Campaigning in New Hampshire, where her poll lead has grown to about eight points, Clinton assailed her rival for calling the operation to oust Islamic State fighters from the Iraqi city of Mosul "a total disaster."

"He's proving to the world what it means to have an unqualified commander in chief," she said. "It's not only wrong, it's dangerous, and it needs to be repudiated on November 8th."

'Nasty women vote'

Most polls put Trump a few points behind in Florida, where he and Clinton both campaign on Tuesday.

Trump's campaign manager Kellyanne Conway appeared to contradict her candidate by admitting Sunday on NBC's "Meet the Press" that "we are behind," but insisting Trump remained viable.

"Saying the race is over before people actually cast their votes I think is a really elitist proposition going on right now," she told MSNBC Monday.

Clinton leads real estate mogul Trump nationally by five points according to the RealClearPolitics poll average, and leads in most battleground states.
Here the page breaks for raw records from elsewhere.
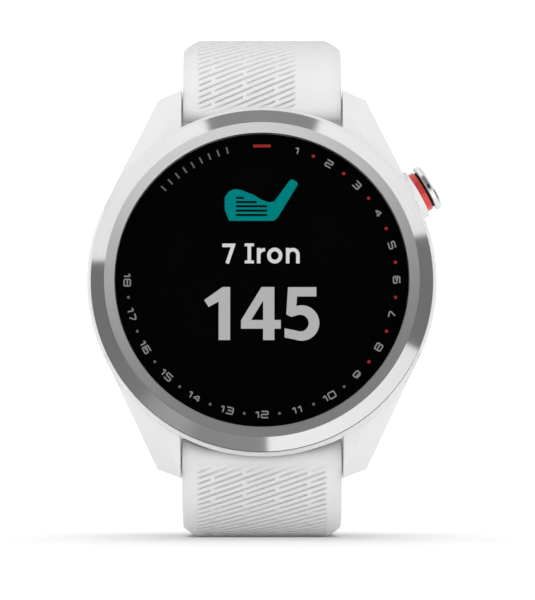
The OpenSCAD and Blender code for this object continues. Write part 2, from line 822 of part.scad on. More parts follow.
case_middle();
bezel();
lens();
lens_seal();
number_ring();
touch_panel();
display_panel();
light_guide();
display_tray();
display_flex();
inner_frame();
main_board();
board_screws();
shield_can();
board_chips();
battery();
battery_pad();
battery_lead();
vibration_motor();
antenna_film();
side_switch();
pusher_bush();
pusher_spring();
pusher_cap();
pusher_stem();
pusher_seals();
pusher_clip();
back_seal();
back_cover();
cover_screws();
charge_socket();
charge_pins();
charge_board();
upper_strap();
upper_bar();
upper_bar_spring();
upper_release();
lower_strap();
lower_bar();
lower_bar_spring();
lower_release();
fixed_keeper();
loose_keeper();
buckle_bar();
buckle_frame();
buckle_tongue();
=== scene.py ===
"""Golf GPS watch: finishes, strap, dial and studio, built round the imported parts."""

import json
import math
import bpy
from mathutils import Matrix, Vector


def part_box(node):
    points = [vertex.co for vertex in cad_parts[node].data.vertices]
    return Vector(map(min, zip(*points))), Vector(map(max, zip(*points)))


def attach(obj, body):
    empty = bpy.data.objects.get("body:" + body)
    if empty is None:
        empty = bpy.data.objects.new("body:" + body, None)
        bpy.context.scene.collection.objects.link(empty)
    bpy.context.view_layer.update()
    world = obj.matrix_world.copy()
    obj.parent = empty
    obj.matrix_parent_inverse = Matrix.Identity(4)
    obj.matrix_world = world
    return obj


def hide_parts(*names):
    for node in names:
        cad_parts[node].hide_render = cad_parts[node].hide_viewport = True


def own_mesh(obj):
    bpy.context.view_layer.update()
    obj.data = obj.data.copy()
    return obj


bl_info = {
    "name": "Golf GPS Watch",
    "version": (1, 0, 0),
    "blender": (4, 5, 0),
    "location": "View3D > Sidebar > Golf Watch",
    "description": "Builds the straps, dial, metalwork and studio of a golf GPS watch",
    "category": "Object",
}

import bmesh
import bpy
from bpy.props import FloatProperty, FloatVectorProperty, IntProperty, PointerProperty
from bpy.types import Operator, Panel, PropertyGroup
from mathutils import Vector
from mathutils.geometry import tessellate_polygon

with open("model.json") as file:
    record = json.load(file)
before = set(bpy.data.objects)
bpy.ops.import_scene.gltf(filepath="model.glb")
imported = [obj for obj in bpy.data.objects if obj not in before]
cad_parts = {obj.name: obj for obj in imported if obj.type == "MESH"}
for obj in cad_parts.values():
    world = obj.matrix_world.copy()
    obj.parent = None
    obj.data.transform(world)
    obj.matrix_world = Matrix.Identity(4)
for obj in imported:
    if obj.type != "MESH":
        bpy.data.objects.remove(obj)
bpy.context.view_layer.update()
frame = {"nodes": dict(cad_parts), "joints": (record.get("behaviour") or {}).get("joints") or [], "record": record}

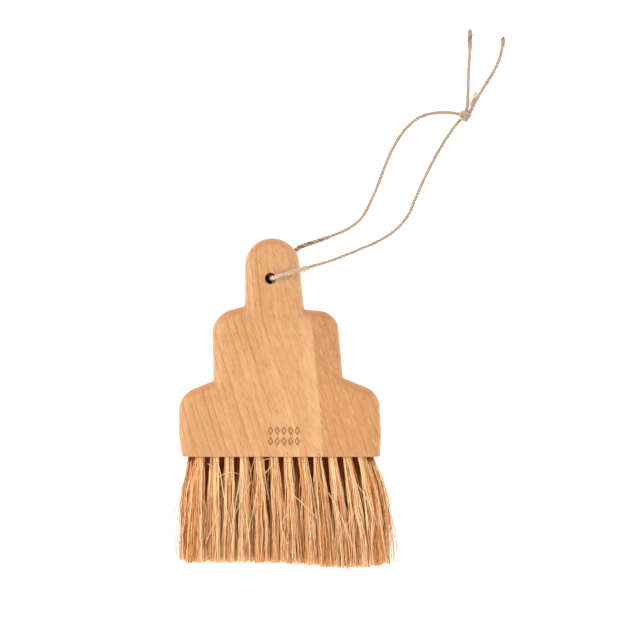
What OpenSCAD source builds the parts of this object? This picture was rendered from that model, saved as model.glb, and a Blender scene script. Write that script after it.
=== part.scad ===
// Palm brush: a stepped wooden handle block with three rows of fibre tufts and a hanging loop of twine.
// It lies on its back with the front face up (+Z), the knob towards +Y and the bristles towards -Y.
// The origin is under the centre of the block and bristles, on the surface that they lie on.

/* [Handle block] */
// Thickness of the block, front face to back face
block_t = 22; // [20:0.5:28]
// Height of the block, bristle face to the top of the knob
block_h = 125.2; // [118:0.2:135]
// Width of the round knob
knob_w = 31.4; // [29:0.2:36]
// Sideways place of the knob's centre
knob_x = -8.1; // [-12:0.1:-4]
// How far the knob's right side leans out towards its foot
knob_lean = 3.9; // [0:0.1:5]
// Left edge of the middle step, from the centre line
waist_left = 42.9; // [38:0.1:46]
// Right edge of the middle step, from the centre line
waist_right = 29; // [26:0.1:34]
// How far the middle step's right side leans out towards its foot
waist_lean = 3.4; // [0:0.1:5]
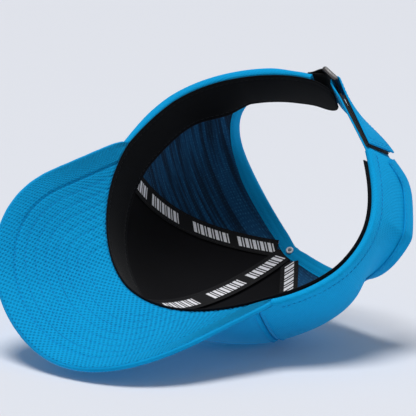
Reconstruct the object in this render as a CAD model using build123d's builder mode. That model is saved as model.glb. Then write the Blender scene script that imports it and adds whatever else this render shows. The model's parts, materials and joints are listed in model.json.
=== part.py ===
from build123d import *
import math
import os

# Golf sun visor: a six-panel cap front with a curved bill, the crown cut away behind
# the apex, a sweatband inside and a hook-and-loop strap with a slide buckle behind.
# Frame: +Z up as worn, the bill points to -Y, the wearer's left is +X. The origin is
# the centre of the head opening. Millimetres.

# ---------------------------------------------------------------- driving dimensions
HALF_WIDTH = 88.6          # half width of the head opening, unworn
FRONT_DEPTH = 100.7        # origin to the front of the opening
REAR_DEPTH = 82.7          # origin to the rear of the opening
FRONT_POWER = 1.84         # roundness of the front half (2 is an ellipse)
REAR_POWER = 1.81
CORNER_ANGLE = 65.0        # where the bill ends on each side
SEAM_ANGLE = 59.5          # front panel to side panel seam
APEX = (0.0, 9.6, 97.8)    # where the four panels meet
CENTRE_FULLNESS = 0.581    # handle length of the centre profile
SIDE_FULLNESS = 0.730      # handle length of the side seam profile
APEX_CLEAR = 4.0           # the panels stop this far from the apex axis
BAND_HEIGHT = 34.0         # rear band height
LEFT_END = 152.0           # end of the left rear band
RIGHT_END = 152.0          # end of the right rear band
REAR_START = 125.0         # from here back the side panel is a plain band

BILL_HALF = 81.1           # half width of the bill
BILL_TIP = -168.6          # front of the bill
BILL_WIDEST = -89.0        # where the bill starts to close in
BILL_POWER = 2.12
BILL_Z0 = 12.8             # underside height at the crown seam
BILL_SLOPE = 0.345         # fall towards the tip
BILL_DROP = 33.5           # fall from the middle to the sides
COVER_T = 0.9              # bill cover fabric
BOARD_T = 1.6              # bill board
BILL_GAP = 0.1

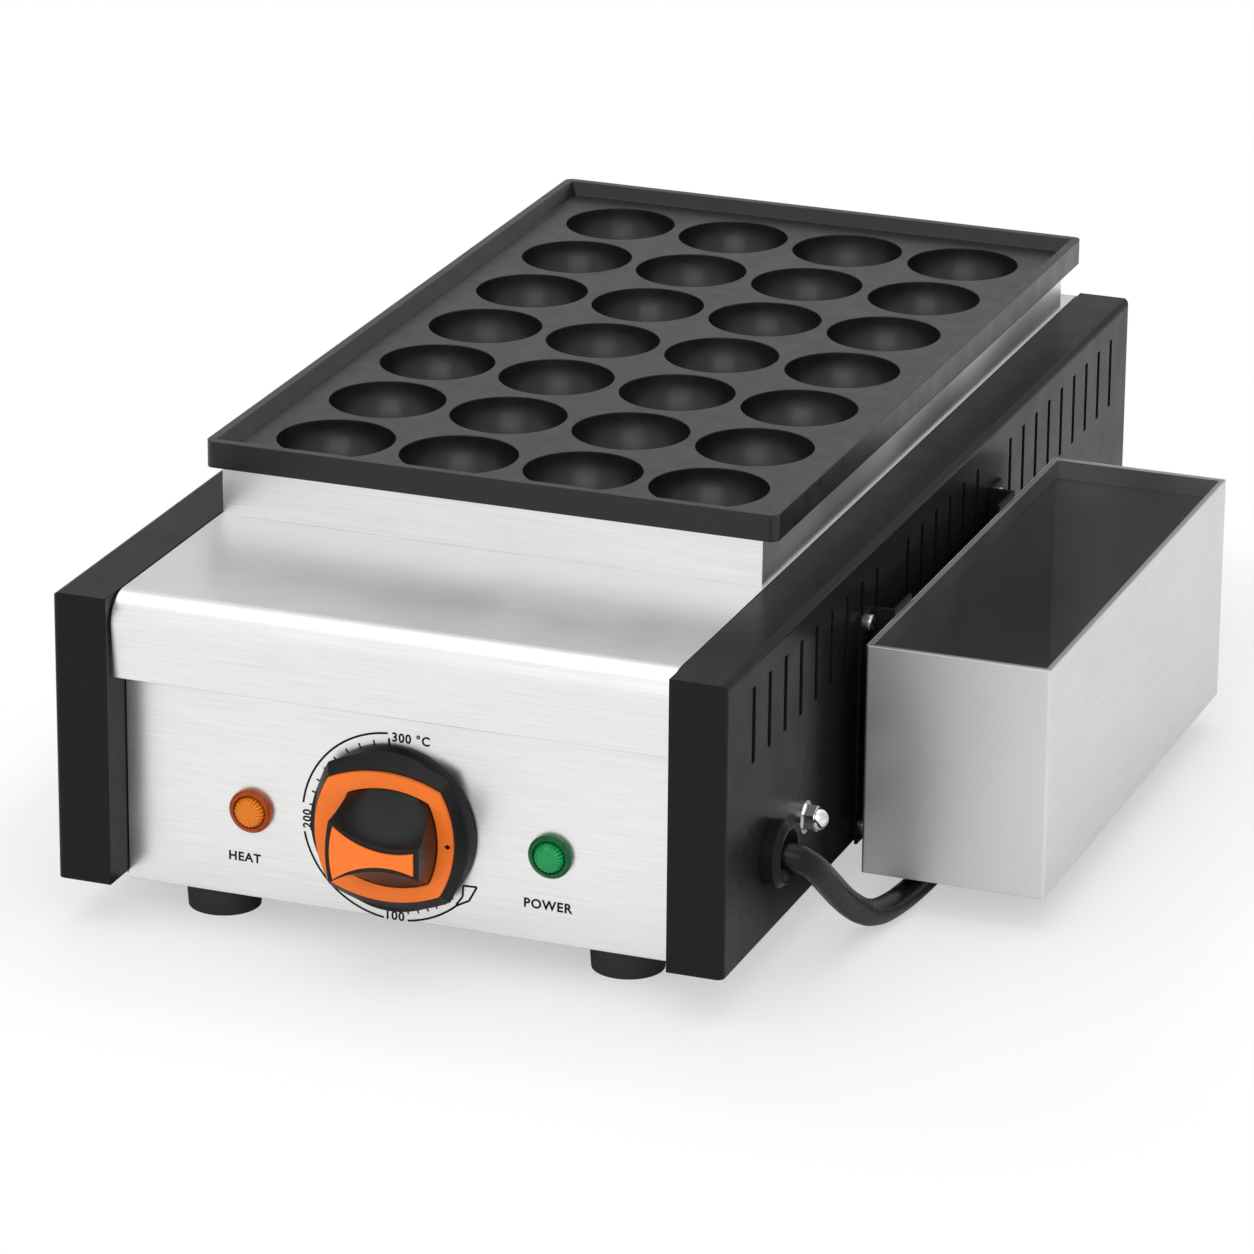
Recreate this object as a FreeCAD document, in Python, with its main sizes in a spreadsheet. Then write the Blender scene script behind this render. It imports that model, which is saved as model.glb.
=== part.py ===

A new national ABC News poll showed her on 50 percent to Trump's 38 percent -- her highest score since the race to succeed Obama began.

A CNN poll released Monday has Clinton ahead by five points.

In New Hampshire Clinton used her position of strength to highlight other Democrats on the ballot, including Governor Maggie Hassan, who is running for Senate.

"We've got to break through the gridlock and the dysfunction that has unfortunately marred Washington," Clinton said, looking towards Democrats possibly wresting the Senate from Republican control.

Trump in Florida did touch on policy, including trade and repealing Obama's signature health insurance law.

He also earned cheers for saying that if elected he would "cancel billions and billions of dollars in payments to the United Nations climate change programs," and use the money to fix US "environmental infrastructure."

And he openly contemplated possible election defeat.

"Make sure you get out and vote, or this whole thing, you know the movement that they're all talking about all over the world, it won't be the same, folks," Trump said in Tampa. "We're not going to be able to do what we wanted to do."